» **WHAT IS BEING ASKED**:
Repeat the material below exactly, line for line.

» **RECORDED INFORMATION**:
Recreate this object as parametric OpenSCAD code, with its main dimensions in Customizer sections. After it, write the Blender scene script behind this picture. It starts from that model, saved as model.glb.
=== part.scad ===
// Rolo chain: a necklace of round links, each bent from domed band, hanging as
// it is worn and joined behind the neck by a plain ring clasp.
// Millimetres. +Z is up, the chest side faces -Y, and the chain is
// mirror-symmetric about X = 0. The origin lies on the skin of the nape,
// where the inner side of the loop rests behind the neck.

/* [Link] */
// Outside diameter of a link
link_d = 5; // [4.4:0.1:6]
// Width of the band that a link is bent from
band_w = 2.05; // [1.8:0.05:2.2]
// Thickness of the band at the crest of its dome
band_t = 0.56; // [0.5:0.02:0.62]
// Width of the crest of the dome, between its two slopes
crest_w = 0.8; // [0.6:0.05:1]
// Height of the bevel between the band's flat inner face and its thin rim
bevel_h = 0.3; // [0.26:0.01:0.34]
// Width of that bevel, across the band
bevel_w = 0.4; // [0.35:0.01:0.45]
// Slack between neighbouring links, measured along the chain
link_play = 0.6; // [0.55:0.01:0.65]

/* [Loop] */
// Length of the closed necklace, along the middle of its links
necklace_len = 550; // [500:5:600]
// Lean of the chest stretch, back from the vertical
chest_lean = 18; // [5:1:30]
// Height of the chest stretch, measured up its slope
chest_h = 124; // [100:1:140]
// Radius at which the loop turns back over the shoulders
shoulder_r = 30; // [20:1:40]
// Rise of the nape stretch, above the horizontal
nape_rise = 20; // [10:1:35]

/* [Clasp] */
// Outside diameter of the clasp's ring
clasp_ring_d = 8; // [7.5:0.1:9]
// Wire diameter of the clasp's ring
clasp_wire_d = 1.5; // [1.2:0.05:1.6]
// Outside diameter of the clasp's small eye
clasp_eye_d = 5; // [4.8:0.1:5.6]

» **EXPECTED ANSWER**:
Recreate this object as parametric OpenSCAD code, with its main dimensions in Customizer sections. After it, write the Blender scene script behind this picture. It starts from that model, saved as model.glb.
=== part.scad ===
// Rolo chain: a necklace of round links, each bent from domed band, hanging as
// it is worn and joined behind the neck by a plain ring clasp.
// Millimetres. +Z is up, the chest side faces -Y, and the chain is
// mirror-symmetric about X = 0. The origin lies on the skin of the nape,
// where the inner side of the loop rests behind the neck.

/* [Link] */
// Outside diameter of a link
link_d = 5; // [4.4:0.1:6]
// Width of the band that a link is bent from
band_w = 2.05; // [1.8:0.05:2.2]
// Thickness of the band at the crest of its dome
band_t = 0.56; // [0.5:0.02:0.62]
// Width of the crest of the dome, between its two slopes
crest_w = 0.8; // [0.6:0.05:1]
// Height of the bevel between the band's flat inner face and its thin rim
bevel_h = 0.3; // [0.26:0.01:0.34]
// Width of that bevel, across the band
bevel_w = 0.4; // [0.35:0.01:0.45]
// Slack between neighbouring links, measured along the chain
link_play = 0.6; // [0.55:0.01:0.65]

/* [Loop] */
// Length of the closed necklace, along the middle of its links
necklace_len = 550; // [500:5:600]
// Lean of the chest stretch, back from the vertical
chest_lean = 18; // [5:1:30]
// Height of the chest stretch, measured up its slope
chest_h = 124; // [100:1:140]
// Radius at which the loop turns back over the shoulders
shoulder_r = 30; // [20:1:40]
// Rise of the nape stretch, above the horizontal
nape_rise = 20; // [10:1:35]

/* [Clasp] */
// Outside diameter of the clasp's ring
clasp_ring_d = 8; // [7.5:0.1:9]
// Wire diameter of the clasp's ring
clasp_wire_d = 1.5; // [1.2:0.05:1.6]
// Outside diameter of the clasp's small eye
clasp_eye_d = 5; // [4.8:0.1:5.6]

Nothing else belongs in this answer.